Loved it!! Beautifully read..Colin Firth makes it even more enjoyable..but nevertheless the book is so heartbreaking
"My heart...but also my brain"
A fantastic listen, beautiful pros with a narrator who's perfect for the style. would definitely recommend.
Touching and profound in a heartfelt rambling way, rather then pretentious.
"Wonderful words; beautifully read"
I love Graham Greene's writing style and Colin Firth gives a super performance narrating the masterful prose. Great story-telling, I just couldn't quite "buy" the key relationship between Bendrix and Sarah. Can we petition Colin Firth for some more books?
This book is so cleverly written.
The story is so good.
The final chapters linger in the mind.
This book was written when the English language was so descriptive and not tainted by, dare I say, American influence !
"Something else that I anticipated"
I chose this book without any preconceptions. It was good, I just wasn't into it.

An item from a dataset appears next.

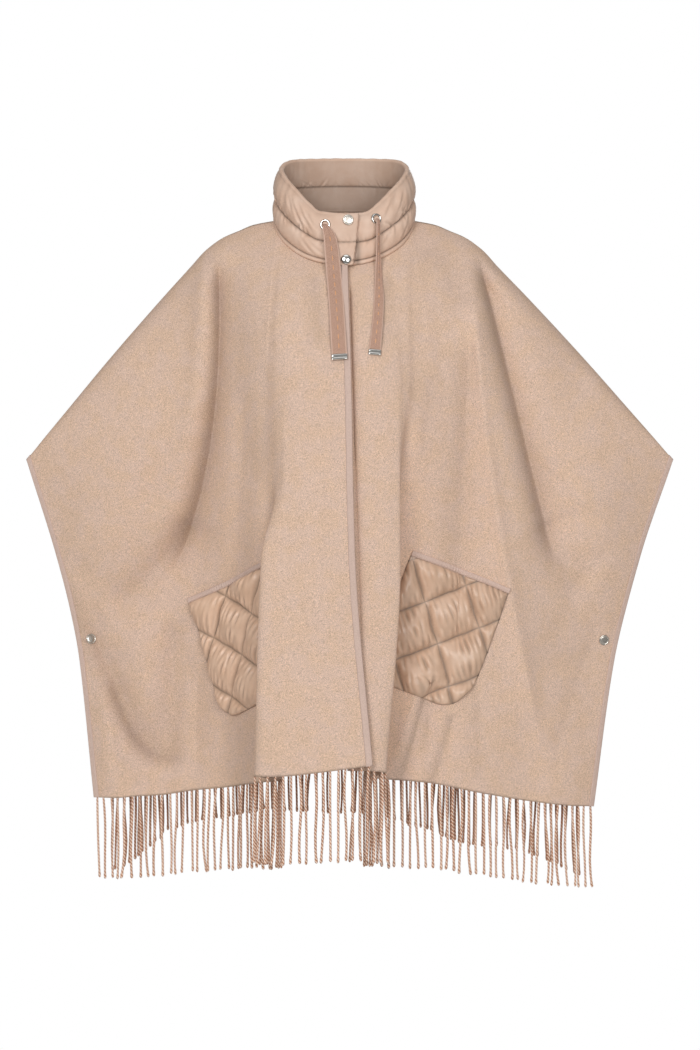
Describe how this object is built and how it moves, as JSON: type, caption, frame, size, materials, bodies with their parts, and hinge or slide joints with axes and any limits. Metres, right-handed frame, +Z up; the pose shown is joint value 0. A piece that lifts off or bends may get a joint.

"If it wasn't for Colin Firth..."
I would not have listened to the end. Boring and flat, even if it is meant to be a masterpiece.
"Depressing story but beautifully performed"
Colin Firth does a wonderful job here of telling the story of a man tortured by the loss of his love affair. There is much reference to Catholic guilt as Greene explores his own relationship, troubled as it was, with the Catholic faith.
It was a great listen, if not exactly uplifting.
This story is brilliantly told and performed. I have issues with the Christian mumbo - jumbo at the centre of this novel. It seems dated now. However, when on form Greene was a consummate novelist with spellbinding storytelling abilities. Firth is the perfect conduit.